* start *

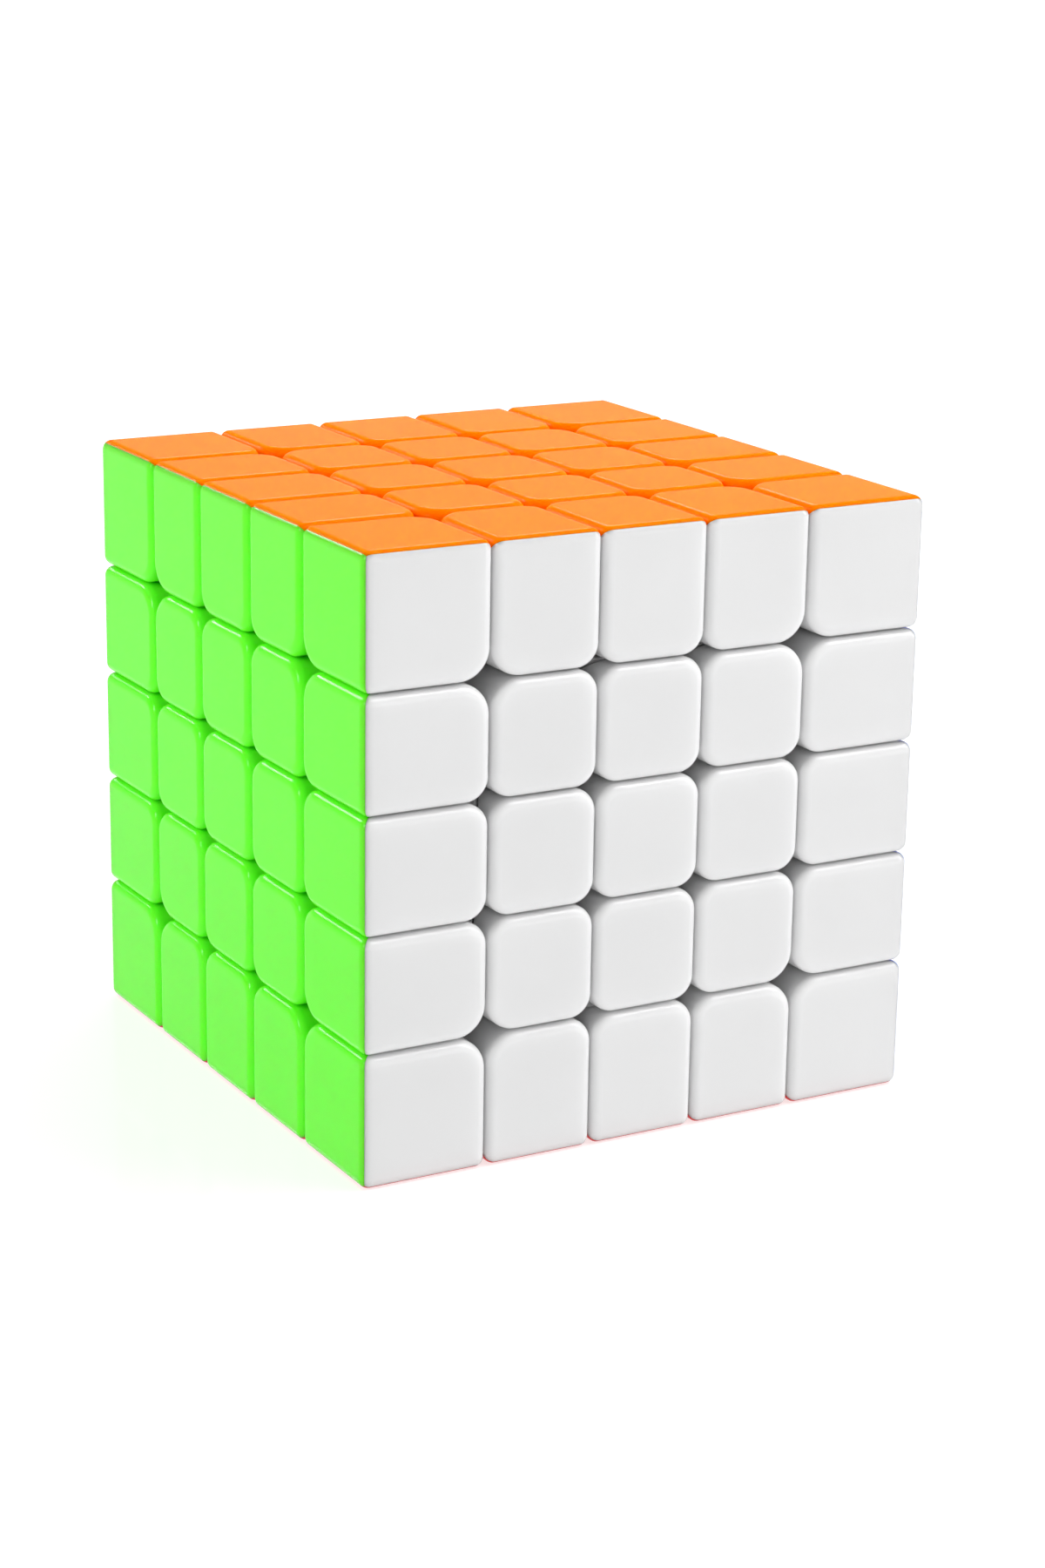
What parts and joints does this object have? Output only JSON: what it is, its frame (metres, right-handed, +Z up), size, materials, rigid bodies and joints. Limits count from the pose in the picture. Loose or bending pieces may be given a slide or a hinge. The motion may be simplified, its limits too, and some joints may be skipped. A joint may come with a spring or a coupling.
{
  "type": "twisty puzzle cube",
  "caption": "Twisty puzzle cube with stickerless coloured shells over interlocking feet on a sprung core; its layers turn about the vertical axis.",
  "frame": {"origin": "centre of the core, which is the centre of the cube", "axes": "+Z up through the orange face, -Y out of the white face, -X out of the green face"},
  "size_m": [0.062, 0.062, 0.062],
  "materials": {
    "orange_plastic": "smooth moulded, slightly glossy",
    "red_plastic": "smooth moulded, slightly glossy",
    "white_plastic": "smooth moulded, slightly glossy",
    "yellow_plastic": "smooth moulded, slightly glossy",
    "green_plastic": "smooth moulded, slightly glossy",
    "blue_plastic": "smooth moulded, slightly glossy",
    "foot_plastic": "moulded, satin",
    "core_plastic": "moulded, satin",
    "screw_steel": "plated",
    "spring_steel": "drawn wire",
    "washer_steel": "stamped"
  },
  "bodies": {
    "bottom_layer": {"blue_bottom_row_shells": "blue_plastic", "bottom_centre_hub": "foot_plastic", "bottom_corner_feet": "foot_plastic", "bottom_diagonal_centre_feet": "foot_plastic", "bottom_edge_feet": "foot_plastic", "bottom_side_centre_feet": "foot_plastic", "bottom_wing_feet": "foot_plastic", "green_bottom_row_shells": "green_plastic", "red_centre_cap": "red_plastic", "red_corner_shells": "red_plastic", "red_edge_shells": "red_plastic", "red_ring_caps": "red_plastic", "red_wing_shells": "red_plastic", "white_bottom_row_shells": "white_plastic", "yellow_bottom_row_shells": "yellow_plastic"},
    "middle_layer": {"blue_centre_cap": "blue_plastic", "blue_middle_row_shells": "blue_plastic", "centre_screws": "screw_steel", "centre_springs": "spring_steel", "core": "core_plastic", "green_centre_cap": "green_plastic", "green_middle_row_shells": "green_plastic", "middle_centre_hub": "foot_plastic", "middle_edge_feet": "foot_plastic", "middle_side_centre_feet": "foot_plastic", "spring_washers": "washer_steel", "white_centre_cap": "white_plastic", "white_middle_row_shells": "white_plastic", "yellow_centre_cap": "yellow_plastic", "yellow_middle_row_shells": "yellow_plastic"},
    "lower_layer": {"blue_lower_row_shells": "blue_plastic", "green_lower_row_shells": "green_plastic", "lower_diagonal_centre_feet": "foot_plastic", "lower_side_centre_feet": "foot_plastic", "lower_wing_feet": "foot_plastic", "white_lower_row_shells": "white_plastic", "yellow_lower_row_shells": "yellow_plastic"},
    "top_layer": {"blue_top_row_shells": "blue_plastic", "green_top_row_shells": "green_plastic", "orange_centre_cap": "orange_plastic", "orange_corner_shells": "orange_plastic", "orange_edge_shells": "orange_plastic", "orange_ring_caps": "orange_plastic", "orange_wing_shells": "orange_plastic", "top_centre_hub": "foot_plastic", "top_corner_feet": "foot_plastic", "top_diagonal_centre_feet": "foot_plastic", "top_edge_feet": "foot_plastic", "top_side_centre_feet": "foot_plastic", "top_wing_feet": "foot_plastic", "white_top_row_shells": "white_plastic", "yellow_top_row_shells": "yellow_plastic"},
    "upper_layer": {"blue_upper_row_shells": "blue_plastic", "green_upper_row_shells": "green_plastic", "upper_diagonal_centre_feet": "foot_plastic", "upper_side_centre_feet": "foot_plastic", "upper_wing_feet": "foot_plastic", "white_upper_row_shells": "white_plastic", "yellow_upper_row_shells": "yellow_plastic"}
  },
  "joints": [
    {"name": "top_turn", "type": "hinge", "parent": "middle_layer", "child": "top_layer", "pos_m": [0, 0, 0], "axis": [0, 0, 1], "continuous": true},
    {"name": "upper_turn", "type": "hinge", "parent": "middle_layer", "child": "upper_layer", "pos_m": [0, 0, 0], "axis": [0, 0, 1], "continuous": true},
    {"name": "lower_turn", "type": "hinge", "parent": "middle_layer", "child": "lower_layer", "pos_m": [0, 0, 0], "axis": [0, 0, 1], "continuous": true},
    {"name": "bottom_turn", "type": "hinge", "parent": "middle_layer", "child": "bottom_layer", "pos_m": [0, 0, 0], "axis": [0, 0, 1], "continuous": true}
  ]
}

* end *

## The request
Repeat the lines above exactly.

## Task solution
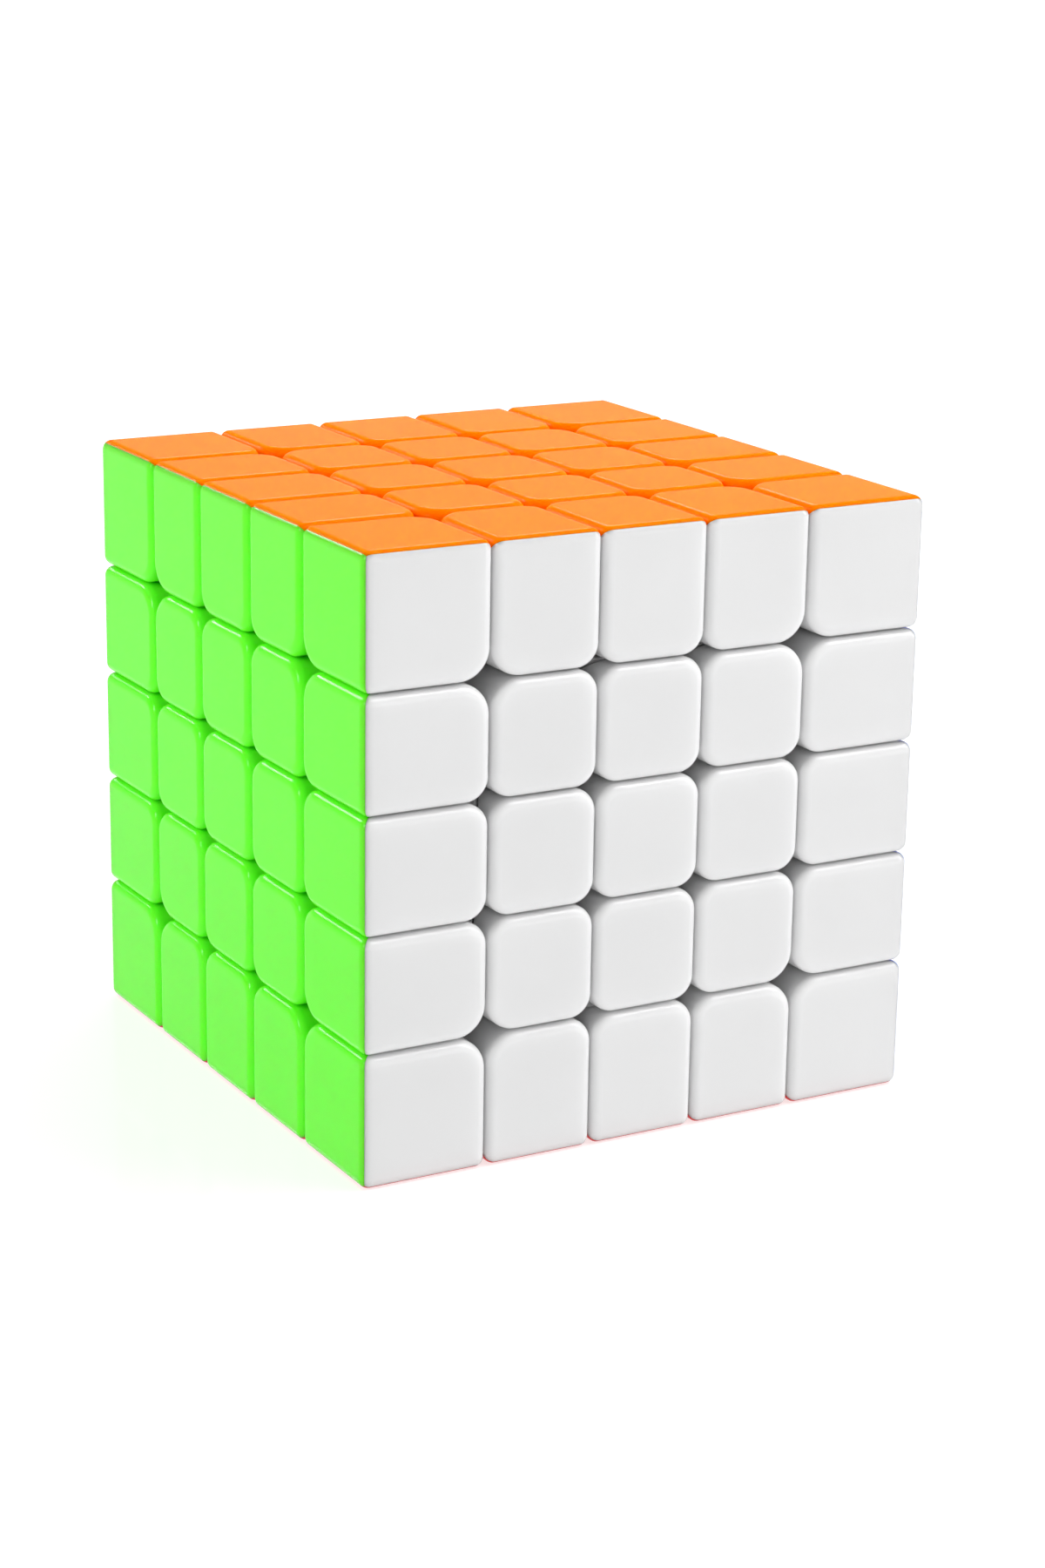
What parts and joints does this object have? Output only JSON: what it is, its frame (metres, right-handed, +Z up), size, materials, rigid bodies and joints. Limits count from the pose in the picture. Loose or bending pieces may be given a slide or a hinge. The motion may be simplified, its limits too, and some joints may be skipped. A joint may come with a spring or a coupling.
{
  "type": "twisty puzzle cube",
  "caption": "Twisty puzzle cube with stickerless coloured shells over interlocking feet on a sprung core; its layers turn about the vertical axis.",
  "frame": {"origin": "centre of the core, which is the centre of the cube", "axes": "+Z up through the orange face, -Y out of the white face, -X out of the green face"},
  "size_m": [0.062, 0.062, 0.062],
  "materials": {
    "orange_plastic": "smooth moulded, slightly glossy",
    "red_plastic": "smooth moulded, slightly glossy",
    "white_plastic": "smooth moulded, slightly glossy",
    "yellow_plastic": "smooth moulded, slightly glossy",
    "green_plastic": "smooth moulded, slightly glossy",
    "blue_plastic": "smooth moulded, slightly glossy",
    "foot_plastic": "moulded, satin",
    "core_plastic": "moulded, satin",
    "screw_steel": "plated",
    "spring_steel": "drawn wire",
    "washer_steel": "stamped"
  },
  "bodies": {
    "bottom_layer": {"blue_bottom_row_shells": "blue_plastic", "bottom_centre_hub": "foot_plastic", "bottom_corner_feet": "foot_plastic", "bottom_diagonal_centre_feet": "foot_plastic", "bottom_edge_feet": "foot_plastic", "bottom_side_centre_feet": "foot_plastic", "bottom_wing_feet": "foot_plastic", "green_bottom_row_shells": "green_plastic", "red_centre_cap": "red_plastic", "red_corner_shells": "red_plastic", "red_edge_shells": "red_plastic", "red_ring_caps": "red_plastic", "red_wing_shells": "red_plastic", "white_bottom_row_shells": "white_plastic", "yellow_bottom_row_shells": "yellow_plastic"},
    "middle_layer": {"blue_centre_cap": "blue_plastic", "blue_middle_row_shells": "blue_plastic", "centre_screws": "screw_steel", "centre_springs": "spring_steel", "core": "core_plastic", "green_centre_cap": "green_plastic", "green_middle_row_shells": "green_plastic", "middle_centre_hub": "foot_plastic", "middle_edge_feet": "foot_plastic", "middle_side_centre_feet": "foot_plastic", "spring_washers": "washer_steel", "white_centre_cap": "white_plastic", "white_middle_row_shells": "white_plastic", "yellow_centre_cap": "yellow_plastic", "yellow_middle_row_shells": "yellow_plastic"},
    "lower_layer": {"blue_lower_row_shells": "blue_plastic", "green_lower_row_shells": "green_plastic", "lower_diagonal_centre_feet": "foot_plastic", "lower_side_centre_feet": "foot_plastic", "lower_wing_feet": "foot_plastic", "white_lower_row_shells": "white_plastic", "yellow_lower_row_shells": "yellow_plastic"},
    "top_layer": {"blue_top_row_shells": "blue_plastic", "green_top_row_shells": "green_plastic", "orange_centre_cap": "orange_plastic", "orange_corner_shells": "orange_plastic", "orange_edge_shells": "orange_plastic", "orange_ring_caps": "orange_plastic", "orange_wing_shells": "orange_plastic", "top_centre_hub": "foot_plastic", "top_corner_feet": "foot_plastic", "top_diagonal_centre_feet": "foot_plastic", "top_edge_feet": "foot_plastic", "top_side_centre_feet": "foot_plastic", "top_wing_feet": "foot_plastic", "white_top_row_shells": "white_plastic", "yellow_top_row_shells": "yellow_plastic"},
    "upper_layer": {"blue_upper_row_shells": "blue_plastic", "green_upper_row_shells": "green_plastic", "upper_diagonal_centre_feet": "foot_plastic", "upper_side_centre_feet": "foot_plastic", "upper_wing_feet": "foot_plastic", "white_upper_row_shells": "white_plastic", "yellow_upper_row_shells": "yellow_plastic"}
  },
  "joints": [
    {"name": "top_turn", "type": "hinge", "parent": "middle_layer", "child": "top_layer", "pos_m": [0, 0, 0], "axis": [0, 0, 1], "continuous": true},
    {"name": "upper_turn", "type": "hinge", "parent": "middle_layer", "child": "upper_layer", "pos_m": [0, 0, 0], "axis": [0, 0, 1], "continuous": true},
    {"name": "lower_turn", "type": "hinge", "parent": "middle_layer", "child": "lower_layer", "pos_m": [0, 0, 0], "axis": [0, 0, 1], "continuous": true},
    {"name": "bottom_turn", "type": "hinge", "parent": "middle_layer", "child": "bottom_layer", "pos_m": [0, 0, 0], "axis": [0, 0, 1], "continuous": true}
  ]
}